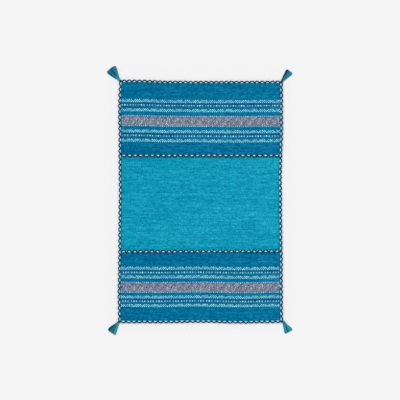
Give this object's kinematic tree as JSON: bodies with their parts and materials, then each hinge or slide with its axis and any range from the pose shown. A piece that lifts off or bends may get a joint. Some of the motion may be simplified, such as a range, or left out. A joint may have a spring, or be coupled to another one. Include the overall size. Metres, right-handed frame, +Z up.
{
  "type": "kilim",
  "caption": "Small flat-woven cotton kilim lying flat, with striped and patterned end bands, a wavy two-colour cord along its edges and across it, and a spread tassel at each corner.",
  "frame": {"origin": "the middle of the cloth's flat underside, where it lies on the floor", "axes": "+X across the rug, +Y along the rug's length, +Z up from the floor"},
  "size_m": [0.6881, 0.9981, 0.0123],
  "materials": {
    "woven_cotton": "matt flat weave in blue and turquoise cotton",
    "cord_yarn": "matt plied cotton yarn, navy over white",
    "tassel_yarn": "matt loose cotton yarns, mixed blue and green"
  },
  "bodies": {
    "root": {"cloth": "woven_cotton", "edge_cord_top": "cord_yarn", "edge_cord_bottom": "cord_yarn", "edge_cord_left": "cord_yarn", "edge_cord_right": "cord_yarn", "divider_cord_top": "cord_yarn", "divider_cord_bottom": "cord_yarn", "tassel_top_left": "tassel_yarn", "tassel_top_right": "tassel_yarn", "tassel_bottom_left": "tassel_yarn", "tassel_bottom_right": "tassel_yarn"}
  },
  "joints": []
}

__________________________________________________

[Exercise requirements]
Quote each line above in full, word for word.

[Written solution]
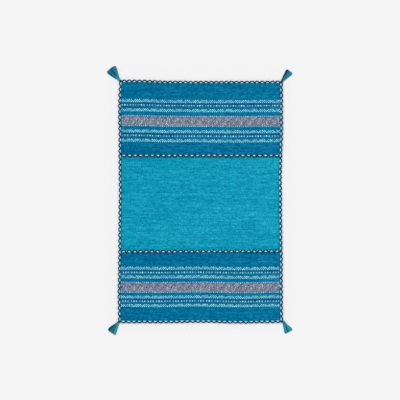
Give this object's kinematic tree as JSON: bodies with their parts and materials, then each hinge or slide with its axis and any range from the pose shown. A piece that lifts off or bends may get a joint. Some of the motion may be simplified, such as a range, or left out. A joint may have a spring, or be coupled to another one. Include the overall size. Metres, right-handed frame, +Z up.
{
  "type": "kilim",
  "caption": "Small flat-woven cotton kilim lying flat, with striped and patterned end bands, a wavy two-colour cord along its edges and across it, and a spread tassel at each corner.",
  "frame": {"origin": "the middle of the cloth's flat underside, where it lies on the floor", "axes": "+X across the rug, +Y along the rug's length, +Z up from the floor"},
  "size_m": [0.6881, 0.9981, 0.0123],
  "materials": {
    "woven_cotton": "matt flat weave in blue and turquoise cotton",
    "cord_yarn": "matt plied cotton yarn, navy over white",
    "tassel_yarn": "matt loose cotton yarns, mixed blue and green"
  },
  "bodies": {
    "root": {"cloth": "woven_cotton", "edge_cord_top": "cord_yarn", "edge_cord_bottom": "cord_yarn", "edge_cord_left": "cord_yarn", "edge_cord_right": "cord_yarn", "divider_cord_top": "cord_yarn", "divider_cord_bottom": "cord_yarn", "tassel_top_left": "tassel_yarn", "tassel_top_right": "tassel_yarn", "tassel_bottom_left": "tassel_yarn", "tassel_bottom_right": "tassel_yarn"}
  },
  "joints": []
}